The post quickly gained traction among Redditors, drawing thousands of upvotes and comments. Some users said the strategy highlights how résumés often function less as credentials and more as screening tools.

One commenter reacted by pointing specifically to the situation in the United States, noting that applicants around age 40 already fall under protections against age discrimination. "Assuming US, you already qualify for age discrimination claims if it comes up." They wrote. They suggested that, depending on the length of one's career, removing older dates could be a practical way to avoid early bias in screening.

Sharing their experience, the user said they had started trimming résumé timelines by excluding years before 2016, focusing instead on more recent experience. The comment expressed cautious support for the strategy, presenting it as a means to highlight relevant skills while addressing potential age-related assumptions in hiring.
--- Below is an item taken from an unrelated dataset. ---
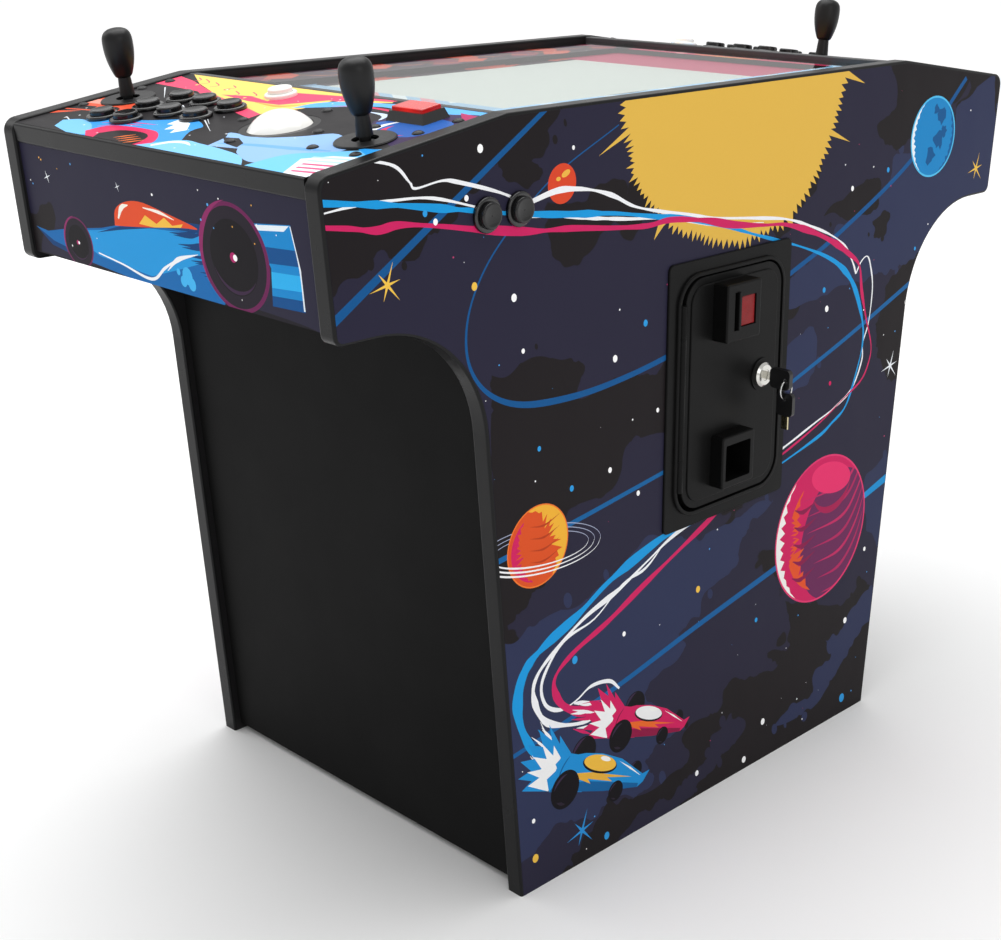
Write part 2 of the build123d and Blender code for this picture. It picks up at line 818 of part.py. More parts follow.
def track_housing():
    """Cup and flange that hold the ball under the deck."""
    low = ball_h - ball_diameter / 2 - ball_gap - track_floor
    half = track_box / 2
    flange_half = track_flange / 2
    shell = block(-half, half, -half, half, low, -board)
    shell += block(-flange_half, flange_half, -flange_half, flange_half, -board - flange_thick, -board)
    shell -= ball_room()
    room = roller_diameter + 2 * roller_room
    long = roller_length + 2 * roller_end_room
    out, height = ball_side(roller_diameter, roller_gap)
    shell -= Pos(0, -out, height) * Box(long, room, room)
    shell -= pin_x(spindle_diameter / 2 + pin_gap, -track_box, track_box, -out, height)
    shell -= Pos(-out, 0, height) * Box(room, roller_length, room)
    out, height = ball_side(idler_diameter, idler_gap)
    idler_room = Cylinder(idler_diameter / 2 + roller_room, idler_thick)
    shell -= Pos(out * cos(pi / 4), out * sin(pi / 4), height) * idler_room
    for x, y in track_bolt_places(0, 0):
        shell -= Pos(x, y, 0) * hole(bolt_hole)
    return shell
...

One commenter wrote, "Resumes are not just about showing your background, they are about removing excuses for someone to screen you out early." They added that focusing on current work "instead of assumptions" may help experienced candidates get their foot in the door.

Others were more critical of the hiring process itself. Another user argued, "If this is the level of granularity required to get a job then the system is totally broken," comparing the job hunt to "a poker game" where candidates must strategically withhold information.

For job seekers, the takeaway remains unclear: is removing older dates a smart strategy to highlight relevant skills, or a sign that the hiring system still filters candidates based on assumptions rather than ability?